Earlier this year, Stellantis “idled” its Belvidere, Illinois assembly plant and sent buyout offers to 31,000 hourly workers in the United States and Canada and to 2,500 salaried employees. Tavares hinted that the company might reopen the Belvidere plant if the UAW handed over more concessions, saying, “So far, the decision is not made. We will wait to see if we are able to use these negotiations to make sure that we fix all the competitive opportunities we have.”

Tavares also warned against a strike, saying it was “destructive for everybody” and “not a value-creation process.” He expressed confidence, however, that Stellantis would come up with a deal with the UAW bureaucracy. “We are a company that knows how to support a productive dialogue with our partners,” Tavares said, aware that his predecessor, FCA Chief Sergio Marchionne, found a host of UAW bureaucrats willing to take bribes in exchange for signing sellout contracts. 

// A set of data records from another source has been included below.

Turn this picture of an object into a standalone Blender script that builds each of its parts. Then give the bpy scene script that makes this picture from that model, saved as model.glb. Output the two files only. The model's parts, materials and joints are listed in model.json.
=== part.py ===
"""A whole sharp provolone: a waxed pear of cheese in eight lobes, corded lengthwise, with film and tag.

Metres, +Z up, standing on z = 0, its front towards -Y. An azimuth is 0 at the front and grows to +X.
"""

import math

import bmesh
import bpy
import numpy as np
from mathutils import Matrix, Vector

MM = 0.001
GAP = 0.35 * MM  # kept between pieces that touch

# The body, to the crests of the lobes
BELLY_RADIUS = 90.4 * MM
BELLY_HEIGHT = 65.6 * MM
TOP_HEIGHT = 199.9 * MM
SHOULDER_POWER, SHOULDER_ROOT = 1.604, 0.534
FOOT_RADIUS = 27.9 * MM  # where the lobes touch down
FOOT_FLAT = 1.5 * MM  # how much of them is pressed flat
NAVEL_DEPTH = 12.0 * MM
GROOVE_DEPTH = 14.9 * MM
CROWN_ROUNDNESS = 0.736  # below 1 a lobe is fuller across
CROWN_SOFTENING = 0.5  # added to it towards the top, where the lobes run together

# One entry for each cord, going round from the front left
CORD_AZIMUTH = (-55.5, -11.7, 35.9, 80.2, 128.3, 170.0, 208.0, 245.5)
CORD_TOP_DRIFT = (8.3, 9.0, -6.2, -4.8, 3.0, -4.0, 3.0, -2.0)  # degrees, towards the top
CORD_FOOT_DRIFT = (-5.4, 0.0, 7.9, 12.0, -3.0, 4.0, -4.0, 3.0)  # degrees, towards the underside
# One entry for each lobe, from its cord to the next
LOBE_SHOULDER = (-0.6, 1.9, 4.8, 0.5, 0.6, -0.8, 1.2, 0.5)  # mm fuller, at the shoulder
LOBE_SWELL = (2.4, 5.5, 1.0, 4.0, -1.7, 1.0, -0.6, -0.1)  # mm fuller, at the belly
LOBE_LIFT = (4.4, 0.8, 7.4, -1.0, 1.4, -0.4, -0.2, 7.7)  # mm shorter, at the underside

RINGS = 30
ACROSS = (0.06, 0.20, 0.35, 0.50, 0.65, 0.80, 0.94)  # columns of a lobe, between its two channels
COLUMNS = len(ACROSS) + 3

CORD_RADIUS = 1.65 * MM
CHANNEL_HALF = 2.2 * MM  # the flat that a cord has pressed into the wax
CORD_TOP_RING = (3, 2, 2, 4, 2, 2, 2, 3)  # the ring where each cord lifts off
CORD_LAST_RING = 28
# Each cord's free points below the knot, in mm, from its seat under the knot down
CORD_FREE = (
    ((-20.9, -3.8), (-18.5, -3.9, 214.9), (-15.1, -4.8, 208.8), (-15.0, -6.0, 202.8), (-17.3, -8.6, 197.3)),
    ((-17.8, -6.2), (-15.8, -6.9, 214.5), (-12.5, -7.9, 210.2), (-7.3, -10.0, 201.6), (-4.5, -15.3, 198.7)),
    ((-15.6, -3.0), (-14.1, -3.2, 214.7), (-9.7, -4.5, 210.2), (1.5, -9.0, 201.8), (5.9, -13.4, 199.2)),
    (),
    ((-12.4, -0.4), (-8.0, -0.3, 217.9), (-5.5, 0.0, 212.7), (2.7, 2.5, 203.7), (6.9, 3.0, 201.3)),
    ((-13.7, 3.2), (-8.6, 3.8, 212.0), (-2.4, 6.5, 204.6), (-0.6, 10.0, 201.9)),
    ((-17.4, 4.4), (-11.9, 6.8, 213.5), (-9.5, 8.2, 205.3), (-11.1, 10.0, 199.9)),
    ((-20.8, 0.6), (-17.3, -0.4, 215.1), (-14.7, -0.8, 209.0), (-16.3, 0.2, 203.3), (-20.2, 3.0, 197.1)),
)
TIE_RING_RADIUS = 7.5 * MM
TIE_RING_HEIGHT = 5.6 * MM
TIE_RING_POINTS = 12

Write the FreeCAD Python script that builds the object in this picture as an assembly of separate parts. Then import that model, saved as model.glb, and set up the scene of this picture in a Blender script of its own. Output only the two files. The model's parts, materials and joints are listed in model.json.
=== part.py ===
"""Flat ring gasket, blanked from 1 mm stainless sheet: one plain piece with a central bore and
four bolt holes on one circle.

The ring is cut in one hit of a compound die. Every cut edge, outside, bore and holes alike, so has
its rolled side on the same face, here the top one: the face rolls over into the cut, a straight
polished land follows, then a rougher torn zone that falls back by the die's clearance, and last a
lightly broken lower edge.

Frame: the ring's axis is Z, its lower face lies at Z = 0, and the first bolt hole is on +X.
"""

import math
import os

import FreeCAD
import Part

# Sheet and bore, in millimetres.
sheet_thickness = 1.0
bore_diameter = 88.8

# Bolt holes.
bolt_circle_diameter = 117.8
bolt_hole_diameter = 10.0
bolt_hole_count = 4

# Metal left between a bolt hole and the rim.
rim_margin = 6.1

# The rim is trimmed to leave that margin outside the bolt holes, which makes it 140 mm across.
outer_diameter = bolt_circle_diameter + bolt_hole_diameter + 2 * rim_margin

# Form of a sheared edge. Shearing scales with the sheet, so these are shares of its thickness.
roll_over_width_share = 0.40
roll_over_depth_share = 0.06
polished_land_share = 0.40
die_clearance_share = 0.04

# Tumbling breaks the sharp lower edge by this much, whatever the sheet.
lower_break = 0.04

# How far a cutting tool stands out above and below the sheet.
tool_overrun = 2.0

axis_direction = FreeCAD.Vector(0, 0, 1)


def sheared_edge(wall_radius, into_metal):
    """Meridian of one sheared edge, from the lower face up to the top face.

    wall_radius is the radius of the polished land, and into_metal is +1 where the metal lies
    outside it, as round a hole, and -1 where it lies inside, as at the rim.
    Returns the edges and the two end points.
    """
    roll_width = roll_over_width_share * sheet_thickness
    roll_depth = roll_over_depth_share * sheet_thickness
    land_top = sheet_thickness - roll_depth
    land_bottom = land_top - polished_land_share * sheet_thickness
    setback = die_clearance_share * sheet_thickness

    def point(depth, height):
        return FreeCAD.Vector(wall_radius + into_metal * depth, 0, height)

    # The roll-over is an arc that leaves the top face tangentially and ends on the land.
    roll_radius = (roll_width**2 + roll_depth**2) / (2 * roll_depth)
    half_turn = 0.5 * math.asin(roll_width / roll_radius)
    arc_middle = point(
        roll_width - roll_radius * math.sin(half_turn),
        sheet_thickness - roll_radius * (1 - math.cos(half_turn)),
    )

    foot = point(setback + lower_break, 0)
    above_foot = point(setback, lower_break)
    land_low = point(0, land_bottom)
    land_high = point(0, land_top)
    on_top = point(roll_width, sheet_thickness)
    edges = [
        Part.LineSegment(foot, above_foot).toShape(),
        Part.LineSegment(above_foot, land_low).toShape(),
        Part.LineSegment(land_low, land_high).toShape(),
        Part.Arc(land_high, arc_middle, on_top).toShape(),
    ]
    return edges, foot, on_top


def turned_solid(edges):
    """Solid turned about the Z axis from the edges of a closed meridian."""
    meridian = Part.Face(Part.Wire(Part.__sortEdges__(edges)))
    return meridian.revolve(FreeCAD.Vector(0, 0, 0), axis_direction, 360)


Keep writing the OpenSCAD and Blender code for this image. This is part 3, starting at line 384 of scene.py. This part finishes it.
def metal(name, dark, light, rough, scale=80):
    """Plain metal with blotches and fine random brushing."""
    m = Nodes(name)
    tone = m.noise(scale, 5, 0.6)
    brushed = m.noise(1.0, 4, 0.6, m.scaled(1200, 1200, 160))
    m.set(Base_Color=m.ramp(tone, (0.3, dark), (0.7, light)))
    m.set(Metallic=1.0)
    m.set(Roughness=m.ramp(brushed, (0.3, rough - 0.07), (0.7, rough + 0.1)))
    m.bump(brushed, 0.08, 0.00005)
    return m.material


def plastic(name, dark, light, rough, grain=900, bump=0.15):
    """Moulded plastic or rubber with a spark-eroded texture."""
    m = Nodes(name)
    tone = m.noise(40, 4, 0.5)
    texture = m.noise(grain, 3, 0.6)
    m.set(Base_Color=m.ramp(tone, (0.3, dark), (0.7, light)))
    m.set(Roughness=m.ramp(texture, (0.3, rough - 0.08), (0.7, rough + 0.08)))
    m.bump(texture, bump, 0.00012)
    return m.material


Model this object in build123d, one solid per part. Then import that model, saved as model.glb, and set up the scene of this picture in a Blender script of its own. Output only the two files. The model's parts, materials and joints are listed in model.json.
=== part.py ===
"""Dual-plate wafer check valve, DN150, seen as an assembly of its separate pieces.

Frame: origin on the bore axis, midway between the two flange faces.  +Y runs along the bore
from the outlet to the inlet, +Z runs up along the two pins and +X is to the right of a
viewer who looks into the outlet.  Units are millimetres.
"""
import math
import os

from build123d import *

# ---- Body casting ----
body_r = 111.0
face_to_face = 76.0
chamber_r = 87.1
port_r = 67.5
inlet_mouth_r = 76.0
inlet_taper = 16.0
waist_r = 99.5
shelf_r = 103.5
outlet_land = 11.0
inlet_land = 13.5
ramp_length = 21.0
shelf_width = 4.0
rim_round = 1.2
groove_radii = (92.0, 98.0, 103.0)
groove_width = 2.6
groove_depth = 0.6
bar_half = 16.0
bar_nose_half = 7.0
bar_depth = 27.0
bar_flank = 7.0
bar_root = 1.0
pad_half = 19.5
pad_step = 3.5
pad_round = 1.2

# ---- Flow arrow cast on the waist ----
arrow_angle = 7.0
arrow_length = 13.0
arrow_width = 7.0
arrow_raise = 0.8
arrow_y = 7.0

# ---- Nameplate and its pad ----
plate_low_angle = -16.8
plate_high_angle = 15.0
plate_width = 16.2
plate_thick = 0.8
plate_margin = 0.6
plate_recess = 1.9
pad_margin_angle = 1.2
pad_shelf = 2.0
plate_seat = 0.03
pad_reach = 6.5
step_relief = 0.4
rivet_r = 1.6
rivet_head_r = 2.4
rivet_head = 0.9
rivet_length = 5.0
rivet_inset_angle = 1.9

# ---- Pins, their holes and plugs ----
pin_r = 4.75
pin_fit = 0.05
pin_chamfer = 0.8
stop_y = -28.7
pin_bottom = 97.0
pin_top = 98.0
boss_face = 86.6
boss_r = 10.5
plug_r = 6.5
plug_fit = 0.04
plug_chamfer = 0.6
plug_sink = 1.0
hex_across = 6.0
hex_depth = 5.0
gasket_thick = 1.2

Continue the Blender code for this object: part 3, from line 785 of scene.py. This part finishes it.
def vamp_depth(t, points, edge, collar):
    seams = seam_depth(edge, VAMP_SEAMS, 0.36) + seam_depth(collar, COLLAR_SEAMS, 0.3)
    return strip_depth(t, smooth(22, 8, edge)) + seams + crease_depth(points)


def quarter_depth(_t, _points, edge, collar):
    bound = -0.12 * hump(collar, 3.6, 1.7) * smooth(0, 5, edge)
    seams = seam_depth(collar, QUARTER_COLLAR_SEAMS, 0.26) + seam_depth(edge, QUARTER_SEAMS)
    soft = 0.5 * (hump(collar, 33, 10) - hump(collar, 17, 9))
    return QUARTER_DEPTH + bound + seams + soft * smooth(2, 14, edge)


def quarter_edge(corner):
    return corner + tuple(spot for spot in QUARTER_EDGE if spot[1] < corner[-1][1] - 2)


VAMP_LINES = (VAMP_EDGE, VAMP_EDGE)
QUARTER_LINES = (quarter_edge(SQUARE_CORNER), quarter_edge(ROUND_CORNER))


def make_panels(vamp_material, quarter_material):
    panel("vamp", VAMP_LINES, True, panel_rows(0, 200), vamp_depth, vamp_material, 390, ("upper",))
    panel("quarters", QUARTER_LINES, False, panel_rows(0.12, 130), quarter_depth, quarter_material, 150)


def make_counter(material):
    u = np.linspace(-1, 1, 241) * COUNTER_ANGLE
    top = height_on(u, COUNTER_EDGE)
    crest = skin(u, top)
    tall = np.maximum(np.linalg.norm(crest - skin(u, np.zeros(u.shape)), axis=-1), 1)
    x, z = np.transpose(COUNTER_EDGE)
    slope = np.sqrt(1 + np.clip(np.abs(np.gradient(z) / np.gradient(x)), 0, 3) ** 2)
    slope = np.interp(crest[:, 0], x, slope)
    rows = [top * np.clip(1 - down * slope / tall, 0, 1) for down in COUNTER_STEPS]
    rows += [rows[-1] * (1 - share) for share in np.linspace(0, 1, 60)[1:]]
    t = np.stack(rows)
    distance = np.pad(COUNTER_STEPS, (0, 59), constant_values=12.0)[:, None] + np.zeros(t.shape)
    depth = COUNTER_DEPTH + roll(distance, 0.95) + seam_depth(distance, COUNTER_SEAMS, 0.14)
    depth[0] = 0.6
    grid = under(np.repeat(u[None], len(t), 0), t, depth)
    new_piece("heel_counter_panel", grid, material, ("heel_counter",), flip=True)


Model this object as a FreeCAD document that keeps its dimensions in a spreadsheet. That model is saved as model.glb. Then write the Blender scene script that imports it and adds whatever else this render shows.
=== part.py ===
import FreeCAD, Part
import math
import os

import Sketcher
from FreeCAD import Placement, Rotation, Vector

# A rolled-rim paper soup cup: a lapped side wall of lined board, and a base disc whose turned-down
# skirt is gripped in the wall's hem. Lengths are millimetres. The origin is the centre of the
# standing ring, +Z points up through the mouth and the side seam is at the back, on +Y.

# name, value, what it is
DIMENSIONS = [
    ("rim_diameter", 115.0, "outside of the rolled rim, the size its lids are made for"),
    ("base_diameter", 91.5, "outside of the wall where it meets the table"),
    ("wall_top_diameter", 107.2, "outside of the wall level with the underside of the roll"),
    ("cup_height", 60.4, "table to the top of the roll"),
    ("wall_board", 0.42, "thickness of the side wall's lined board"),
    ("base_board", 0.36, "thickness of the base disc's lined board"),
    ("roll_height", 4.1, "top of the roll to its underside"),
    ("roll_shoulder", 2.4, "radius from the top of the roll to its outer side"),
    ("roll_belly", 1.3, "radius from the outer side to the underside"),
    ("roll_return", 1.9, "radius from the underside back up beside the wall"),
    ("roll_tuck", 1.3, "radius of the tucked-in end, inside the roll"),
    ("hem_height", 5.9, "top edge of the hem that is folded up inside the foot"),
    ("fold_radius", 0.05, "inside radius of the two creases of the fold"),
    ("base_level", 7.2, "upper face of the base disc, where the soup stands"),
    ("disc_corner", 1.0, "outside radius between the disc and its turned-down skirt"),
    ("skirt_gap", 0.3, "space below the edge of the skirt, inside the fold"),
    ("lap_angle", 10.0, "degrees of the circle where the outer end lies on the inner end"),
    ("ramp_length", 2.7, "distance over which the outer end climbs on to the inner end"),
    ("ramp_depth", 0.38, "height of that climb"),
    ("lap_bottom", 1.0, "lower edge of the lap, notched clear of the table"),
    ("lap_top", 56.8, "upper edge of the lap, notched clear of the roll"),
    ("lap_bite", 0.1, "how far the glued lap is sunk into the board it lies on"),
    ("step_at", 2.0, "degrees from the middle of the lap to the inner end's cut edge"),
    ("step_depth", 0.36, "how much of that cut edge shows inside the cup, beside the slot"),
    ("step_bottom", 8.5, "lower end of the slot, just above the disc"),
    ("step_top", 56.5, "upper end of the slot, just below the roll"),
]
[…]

The corporations and the union bureaucracies fear that autoworkers will join the growing strike movement involving Canadian port and rail car workers, actors and screenwriters in the US, and the opposition of UPS workers to the sellout contract being pushed by the Teamsters bureaucracy that includes below-inflation raises and poverty wages for part-time workers. The rhetoric being used by UAW President Shawn Fain is aimed at giving workers false confidence in the bureaucracy and preventing rank-and-file workers from taking the conduct of this struggle into their own hands.

To oppose another sellout, workers have to expand the Autoworkers Rank-and-File Committee Network to establish lines of communication and coordinate action by workers across different factories, companies and countries. These committees, working under the direction of the International Workers Alliance of Rank-and-File Committees, will fight to transfer decision-making and power from the UAW and Unifor bureaucracies and put it in the hands of the workers on the shopfloor.